- _OBJECTIVE_:
Quote verbatim the span of lines that begins the listing below and closes with the line containing "the end knob.".

——————————

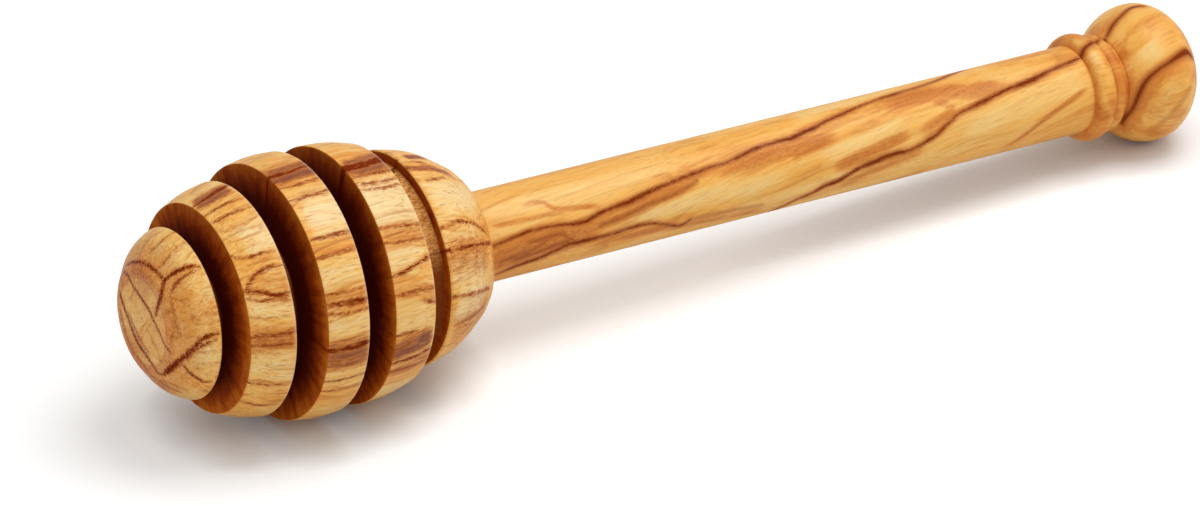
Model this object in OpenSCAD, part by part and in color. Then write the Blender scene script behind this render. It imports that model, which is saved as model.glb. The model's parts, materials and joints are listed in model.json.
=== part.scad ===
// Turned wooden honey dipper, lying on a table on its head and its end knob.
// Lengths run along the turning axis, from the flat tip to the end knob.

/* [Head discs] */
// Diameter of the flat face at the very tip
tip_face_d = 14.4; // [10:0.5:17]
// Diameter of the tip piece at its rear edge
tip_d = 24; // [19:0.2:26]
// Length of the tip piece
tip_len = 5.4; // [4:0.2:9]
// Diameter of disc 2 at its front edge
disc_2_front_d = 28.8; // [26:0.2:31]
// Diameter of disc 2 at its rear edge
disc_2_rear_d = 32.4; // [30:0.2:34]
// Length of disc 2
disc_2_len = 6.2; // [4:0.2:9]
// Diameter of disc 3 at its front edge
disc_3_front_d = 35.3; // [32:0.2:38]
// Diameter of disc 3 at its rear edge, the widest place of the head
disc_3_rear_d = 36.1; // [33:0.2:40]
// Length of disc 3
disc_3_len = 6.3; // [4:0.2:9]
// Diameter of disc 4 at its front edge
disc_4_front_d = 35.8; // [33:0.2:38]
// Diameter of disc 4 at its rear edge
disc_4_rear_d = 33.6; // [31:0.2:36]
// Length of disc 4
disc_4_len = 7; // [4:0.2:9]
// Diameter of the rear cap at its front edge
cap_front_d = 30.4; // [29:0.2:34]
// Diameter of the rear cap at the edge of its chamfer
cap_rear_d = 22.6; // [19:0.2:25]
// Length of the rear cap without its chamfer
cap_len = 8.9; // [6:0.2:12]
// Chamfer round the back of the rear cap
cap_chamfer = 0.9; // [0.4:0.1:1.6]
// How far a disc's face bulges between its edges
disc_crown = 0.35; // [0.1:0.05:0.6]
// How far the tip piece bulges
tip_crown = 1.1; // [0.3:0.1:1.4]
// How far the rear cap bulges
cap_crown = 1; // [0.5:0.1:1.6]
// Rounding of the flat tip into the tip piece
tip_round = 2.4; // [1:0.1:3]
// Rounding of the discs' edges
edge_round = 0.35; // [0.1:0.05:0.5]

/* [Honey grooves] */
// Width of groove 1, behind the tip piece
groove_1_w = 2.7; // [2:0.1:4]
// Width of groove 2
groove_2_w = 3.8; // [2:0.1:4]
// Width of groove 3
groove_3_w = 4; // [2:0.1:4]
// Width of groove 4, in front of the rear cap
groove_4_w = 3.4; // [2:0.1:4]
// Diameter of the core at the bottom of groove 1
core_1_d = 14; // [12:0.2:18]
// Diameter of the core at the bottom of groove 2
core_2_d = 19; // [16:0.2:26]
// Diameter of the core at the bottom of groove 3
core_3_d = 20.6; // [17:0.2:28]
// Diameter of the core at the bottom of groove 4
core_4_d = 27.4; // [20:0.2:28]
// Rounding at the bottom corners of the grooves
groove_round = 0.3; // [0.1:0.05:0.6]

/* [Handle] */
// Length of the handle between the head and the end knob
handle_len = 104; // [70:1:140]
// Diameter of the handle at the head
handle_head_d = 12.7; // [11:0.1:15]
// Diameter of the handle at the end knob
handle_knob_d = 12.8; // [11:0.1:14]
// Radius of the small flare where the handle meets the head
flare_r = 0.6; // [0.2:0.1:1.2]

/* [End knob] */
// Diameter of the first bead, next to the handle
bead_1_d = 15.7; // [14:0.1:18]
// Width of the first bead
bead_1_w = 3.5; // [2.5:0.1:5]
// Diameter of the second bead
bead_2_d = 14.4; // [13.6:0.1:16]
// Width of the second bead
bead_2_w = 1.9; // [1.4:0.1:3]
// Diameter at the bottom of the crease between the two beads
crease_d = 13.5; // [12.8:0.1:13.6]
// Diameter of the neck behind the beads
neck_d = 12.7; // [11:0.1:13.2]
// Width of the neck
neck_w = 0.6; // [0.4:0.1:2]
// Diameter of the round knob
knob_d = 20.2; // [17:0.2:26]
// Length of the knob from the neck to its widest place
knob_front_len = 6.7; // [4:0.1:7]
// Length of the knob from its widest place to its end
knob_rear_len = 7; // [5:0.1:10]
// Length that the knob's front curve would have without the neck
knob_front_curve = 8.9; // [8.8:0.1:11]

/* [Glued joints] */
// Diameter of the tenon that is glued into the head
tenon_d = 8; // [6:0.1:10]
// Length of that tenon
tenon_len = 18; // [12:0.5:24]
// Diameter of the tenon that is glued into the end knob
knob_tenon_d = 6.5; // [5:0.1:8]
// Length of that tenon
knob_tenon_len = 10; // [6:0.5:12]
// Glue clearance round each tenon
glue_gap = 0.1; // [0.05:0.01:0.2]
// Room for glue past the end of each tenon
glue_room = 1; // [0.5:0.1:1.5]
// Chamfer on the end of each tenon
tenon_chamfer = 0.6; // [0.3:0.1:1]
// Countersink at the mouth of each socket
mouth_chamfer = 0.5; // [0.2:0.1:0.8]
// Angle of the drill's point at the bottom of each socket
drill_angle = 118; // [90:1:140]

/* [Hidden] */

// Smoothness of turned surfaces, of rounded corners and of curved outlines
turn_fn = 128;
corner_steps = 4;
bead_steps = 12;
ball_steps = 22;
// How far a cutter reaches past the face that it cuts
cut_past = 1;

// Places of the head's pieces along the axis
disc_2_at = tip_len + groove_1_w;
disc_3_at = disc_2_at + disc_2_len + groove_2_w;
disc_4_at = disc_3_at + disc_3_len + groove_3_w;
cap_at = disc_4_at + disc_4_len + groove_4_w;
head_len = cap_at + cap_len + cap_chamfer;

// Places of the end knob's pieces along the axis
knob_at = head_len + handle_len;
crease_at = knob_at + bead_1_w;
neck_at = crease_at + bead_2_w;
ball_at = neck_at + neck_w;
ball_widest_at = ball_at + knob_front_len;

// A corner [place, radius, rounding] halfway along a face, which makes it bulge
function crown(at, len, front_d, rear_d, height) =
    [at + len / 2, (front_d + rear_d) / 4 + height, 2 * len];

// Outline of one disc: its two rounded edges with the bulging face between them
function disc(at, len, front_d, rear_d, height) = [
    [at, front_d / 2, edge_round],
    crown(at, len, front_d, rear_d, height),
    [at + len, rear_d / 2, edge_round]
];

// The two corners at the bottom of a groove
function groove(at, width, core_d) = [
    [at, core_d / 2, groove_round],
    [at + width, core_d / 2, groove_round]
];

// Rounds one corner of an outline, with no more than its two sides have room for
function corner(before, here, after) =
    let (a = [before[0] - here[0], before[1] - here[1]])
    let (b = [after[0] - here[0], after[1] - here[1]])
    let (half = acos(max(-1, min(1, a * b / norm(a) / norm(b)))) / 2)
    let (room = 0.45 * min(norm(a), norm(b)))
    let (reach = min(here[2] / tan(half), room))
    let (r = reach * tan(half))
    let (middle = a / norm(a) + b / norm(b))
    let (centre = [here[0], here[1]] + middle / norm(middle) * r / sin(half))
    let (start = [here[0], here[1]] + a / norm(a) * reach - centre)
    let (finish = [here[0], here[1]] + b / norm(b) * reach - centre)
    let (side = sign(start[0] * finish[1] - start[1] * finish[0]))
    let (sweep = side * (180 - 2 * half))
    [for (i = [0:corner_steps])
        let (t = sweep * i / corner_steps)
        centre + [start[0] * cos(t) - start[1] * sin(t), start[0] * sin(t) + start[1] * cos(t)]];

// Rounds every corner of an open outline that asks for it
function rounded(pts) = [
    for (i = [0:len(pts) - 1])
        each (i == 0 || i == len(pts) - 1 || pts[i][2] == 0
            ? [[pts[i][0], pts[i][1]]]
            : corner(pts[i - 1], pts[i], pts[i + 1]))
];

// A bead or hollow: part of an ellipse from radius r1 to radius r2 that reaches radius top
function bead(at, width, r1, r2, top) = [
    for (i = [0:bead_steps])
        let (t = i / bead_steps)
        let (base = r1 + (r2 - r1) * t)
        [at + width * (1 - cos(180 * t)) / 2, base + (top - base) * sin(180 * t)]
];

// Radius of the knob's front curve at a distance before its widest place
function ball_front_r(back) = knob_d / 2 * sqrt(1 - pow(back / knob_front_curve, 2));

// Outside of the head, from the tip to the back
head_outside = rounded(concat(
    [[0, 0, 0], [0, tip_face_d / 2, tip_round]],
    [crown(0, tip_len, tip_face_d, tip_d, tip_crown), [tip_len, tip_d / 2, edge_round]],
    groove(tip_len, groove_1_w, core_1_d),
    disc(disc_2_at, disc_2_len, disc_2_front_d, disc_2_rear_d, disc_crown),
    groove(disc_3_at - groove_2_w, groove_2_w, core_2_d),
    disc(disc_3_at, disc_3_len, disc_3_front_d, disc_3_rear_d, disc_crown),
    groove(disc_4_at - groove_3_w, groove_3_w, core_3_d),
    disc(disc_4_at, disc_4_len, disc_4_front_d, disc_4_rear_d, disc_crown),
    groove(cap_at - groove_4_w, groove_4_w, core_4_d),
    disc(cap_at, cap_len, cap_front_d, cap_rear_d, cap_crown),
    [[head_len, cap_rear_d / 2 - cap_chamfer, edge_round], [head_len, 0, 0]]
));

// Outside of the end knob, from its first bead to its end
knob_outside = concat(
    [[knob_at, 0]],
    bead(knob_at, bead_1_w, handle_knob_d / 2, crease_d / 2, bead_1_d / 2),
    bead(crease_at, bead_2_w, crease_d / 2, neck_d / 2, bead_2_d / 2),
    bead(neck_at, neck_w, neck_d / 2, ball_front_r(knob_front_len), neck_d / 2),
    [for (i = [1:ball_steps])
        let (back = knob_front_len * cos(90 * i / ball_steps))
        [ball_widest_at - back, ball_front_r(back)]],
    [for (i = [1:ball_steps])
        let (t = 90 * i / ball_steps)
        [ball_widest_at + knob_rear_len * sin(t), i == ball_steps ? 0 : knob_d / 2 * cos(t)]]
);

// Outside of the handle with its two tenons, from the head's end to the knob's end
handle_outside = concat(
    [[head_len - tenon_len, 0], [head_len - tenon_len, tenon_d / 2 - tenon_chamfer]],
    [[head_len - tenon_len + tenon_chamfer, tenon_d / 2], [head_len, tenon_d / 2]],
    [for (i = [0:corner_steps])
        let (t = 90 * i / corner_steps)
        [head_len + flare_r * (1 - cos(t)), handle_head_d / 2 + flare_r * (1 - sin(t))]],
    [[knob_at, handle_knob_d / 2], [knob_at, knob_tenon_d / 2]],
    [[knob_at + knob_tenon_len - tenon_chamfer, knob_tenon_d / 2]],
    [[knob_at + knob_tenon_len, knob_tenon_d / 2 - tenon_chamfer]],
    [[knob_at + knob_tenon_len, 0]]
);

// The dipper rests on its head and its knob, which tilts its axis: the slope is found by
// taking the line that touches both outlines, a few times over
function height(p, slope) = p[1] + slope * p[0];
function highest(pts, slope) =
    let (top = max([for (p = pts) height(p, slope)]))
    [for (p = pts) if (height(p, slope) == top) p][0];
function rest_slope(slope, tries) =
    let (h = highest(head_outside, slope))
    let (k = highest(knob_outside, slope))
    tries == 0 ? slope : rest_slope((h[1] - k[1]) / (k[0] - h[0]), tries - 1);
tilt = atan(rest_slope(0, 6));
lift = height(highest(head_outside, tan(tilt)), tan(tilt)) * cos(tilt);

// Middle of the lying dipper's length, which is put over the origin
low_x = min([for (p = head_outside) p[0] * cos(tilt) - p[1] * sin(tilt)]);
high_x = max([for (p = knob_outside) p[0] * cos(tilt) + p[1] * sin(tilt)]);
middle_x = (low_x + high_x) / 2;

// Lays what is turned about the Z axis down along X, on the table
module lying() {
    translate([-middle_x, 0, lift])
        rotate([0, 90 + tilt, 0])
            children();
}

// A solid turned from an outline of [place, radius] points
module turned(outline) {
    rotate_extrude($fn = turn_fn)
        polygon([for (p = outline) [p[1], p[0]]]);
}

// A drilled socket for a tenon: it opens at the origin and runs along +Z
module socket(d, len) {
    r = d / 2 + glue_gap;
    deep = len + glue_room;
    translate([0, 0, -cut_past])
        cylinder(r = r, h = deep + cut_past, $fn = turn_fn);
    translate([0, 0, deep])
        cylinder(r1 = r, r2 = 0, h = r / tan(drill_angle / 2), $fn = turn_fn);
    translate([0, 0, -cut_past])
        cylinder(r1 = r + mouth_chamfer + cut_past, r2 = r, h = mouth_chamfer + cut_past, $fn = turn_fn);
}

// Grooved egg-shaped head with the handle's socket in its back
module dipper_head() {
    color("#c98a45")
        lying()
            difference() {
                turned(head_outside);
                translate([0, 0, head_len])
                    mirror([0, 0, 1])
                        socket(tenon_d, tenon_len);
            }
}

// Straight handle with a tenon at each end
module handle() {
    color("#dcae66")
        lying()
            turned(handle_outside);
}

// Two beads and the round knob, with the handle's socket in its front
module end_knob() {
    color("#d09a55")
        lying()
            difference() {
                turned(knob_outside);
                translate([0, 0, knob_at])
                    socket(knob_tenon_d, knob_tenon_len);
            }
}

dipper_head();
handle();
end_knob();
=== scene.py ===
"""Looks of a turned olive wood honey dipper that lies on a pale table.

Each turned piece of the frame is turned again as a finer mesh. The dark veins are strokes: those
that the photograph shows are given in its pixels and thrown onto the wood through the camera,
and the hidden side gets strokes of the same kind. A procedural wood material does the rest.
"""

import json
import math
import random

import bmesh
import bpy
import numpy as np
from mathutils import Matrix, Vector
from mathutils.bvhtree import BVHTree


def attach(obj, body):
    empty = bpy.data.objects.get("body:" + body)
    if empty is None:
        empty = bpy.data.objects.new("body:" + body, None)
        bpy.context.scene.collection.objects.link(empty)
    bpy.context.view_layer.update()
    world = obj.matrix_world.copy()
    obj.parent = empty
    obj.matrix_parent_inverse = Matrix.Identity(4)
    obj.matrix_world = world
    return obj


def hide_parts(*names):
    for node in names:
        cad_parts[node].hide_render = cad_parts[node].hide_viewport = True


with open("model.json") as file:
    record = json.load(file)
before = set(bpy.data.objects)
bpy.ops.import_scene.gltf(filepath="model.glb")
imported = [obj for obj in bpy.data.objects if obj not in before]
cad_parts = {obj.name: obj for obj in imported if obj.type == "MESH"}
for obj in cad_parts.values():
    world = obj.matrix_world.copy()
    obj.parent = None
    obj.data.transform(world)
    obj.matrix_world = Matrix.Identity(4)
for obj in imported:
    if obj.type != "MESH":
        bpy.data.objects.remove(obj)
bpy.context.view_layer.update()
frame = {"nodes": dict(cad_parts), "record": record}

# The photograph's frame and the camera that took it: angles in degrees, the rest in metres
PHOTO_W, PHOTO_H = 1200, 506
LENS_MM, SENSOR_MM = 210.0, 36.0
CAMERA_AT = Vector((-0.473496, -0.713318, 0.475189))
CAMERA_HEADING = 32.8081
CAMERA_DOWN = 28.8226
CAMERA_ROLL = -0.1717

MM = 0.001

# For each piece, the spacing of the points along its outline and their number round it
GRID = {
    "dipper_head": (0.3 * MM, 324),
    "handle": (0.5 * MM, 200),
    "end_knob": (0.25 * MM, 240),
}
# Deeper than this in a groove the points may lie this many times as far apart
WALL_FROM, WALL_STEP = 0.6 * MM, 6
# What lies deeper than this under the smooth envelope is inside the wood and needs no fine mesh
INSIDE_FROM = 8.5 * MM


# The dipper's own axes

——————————

- _EXPECTED OUTPUT_:
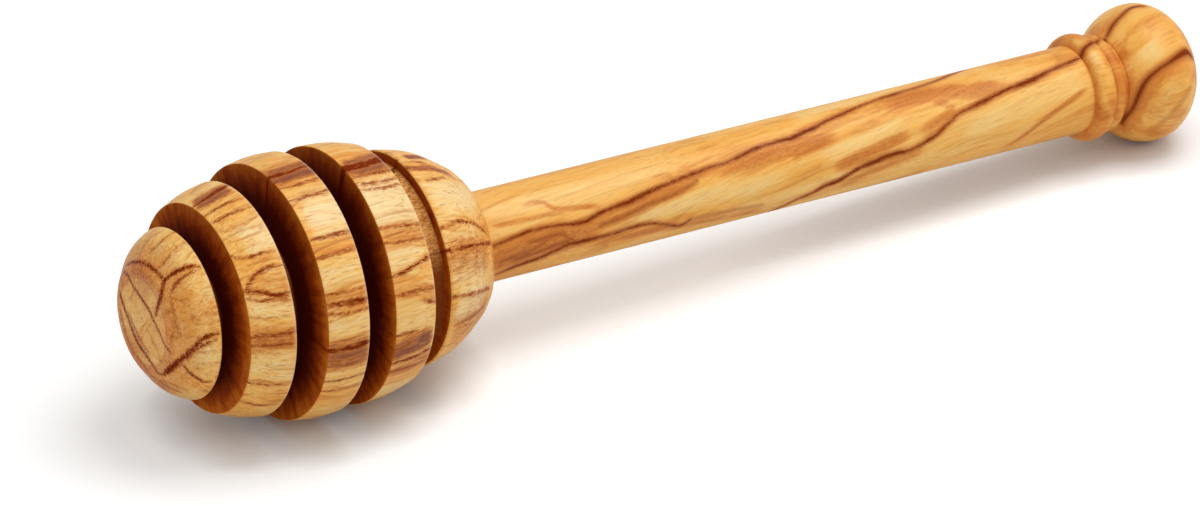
Model this object in OpenSCAD, part by part and in color. Then write the Blender scene script behind this render. It imports that model, which is saved as model.glb. The model's parts, materials and joints are listed in model.json.
=== part.scad ===
// Turned wooden honey dipper, lying on a table on its head and its end knob.
// Lengths run along the turning axis, from the flat tip to the end knob.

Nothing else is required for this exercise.